***** Dataset excerpt

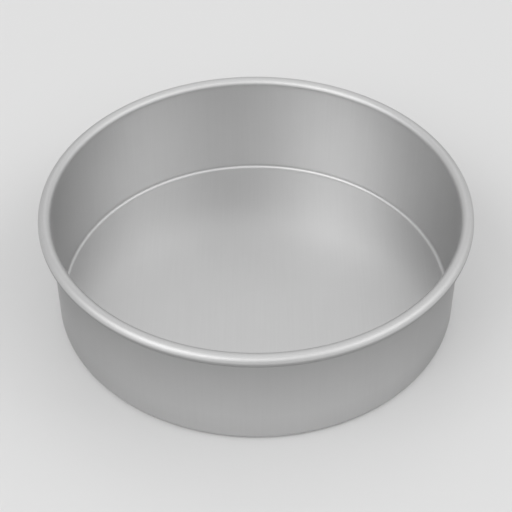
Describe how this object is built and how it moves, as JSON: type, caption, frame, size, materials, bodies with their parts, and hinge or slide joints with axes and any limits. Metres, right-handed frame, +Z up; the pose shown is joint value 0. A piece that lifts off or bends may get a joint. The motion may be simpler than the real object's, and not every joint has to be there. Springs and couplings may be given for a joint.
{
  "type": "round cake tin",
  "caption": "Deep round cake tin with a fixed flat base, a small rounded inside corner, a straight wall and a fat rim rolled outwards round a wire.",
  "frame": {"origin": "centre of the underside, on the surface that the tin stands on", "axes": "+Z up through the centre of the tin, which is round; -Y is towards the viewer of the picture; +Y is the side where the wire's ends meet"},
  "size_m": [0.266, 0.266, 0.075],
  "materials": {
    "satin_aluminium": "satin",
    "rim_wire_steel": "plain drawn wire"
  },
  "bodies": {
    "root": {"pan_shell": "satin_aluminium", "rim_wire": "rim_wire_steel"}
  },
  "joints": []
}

**********

[Short problem]
Restate the whole listing exactly, leaving out nothing.

[Final result]
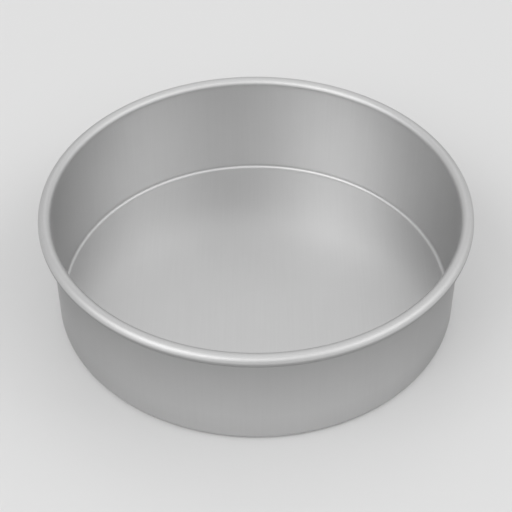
Describe how this object is built and how it moves, as JSON: type, caption, frame, size, materials, bodies with their parts, and hinge or slide joints with axes and any limits. Metres, right-handed frame, +Z up; the pose shown is joint value 0. A piece that lifts off or bends may get a joint. The motion may be simpler than the real object's, and not every joint has to be there. Springs and couplings may be given for a joint.
{
  "type": "round cake tin",
  "caption": "Deep round cake tin with a fixed flat base, a small rounded inside corner, a straight wall and a fat rim rolled outwards round a wire.",
  "frame": {"origin": "centre of the underside, on the surface that the tin stands on", "axes": "+Z up through the centre of the tin, which is round; -Y is towards the viewer of the picture; +Y is the side where the wire's ends meet"},
  "size_m": [0.266, 0.266, 0.075],
  "materials": {
    "satin_aluminium": "satin",
    "rim_wire_steel": "plain drawn wire"
  },
  "bodies": {
    "root": {"pan_shell": "satin_aluminium", "rim_wire": "rim_wire_steel"}
  },
  "joints": []
}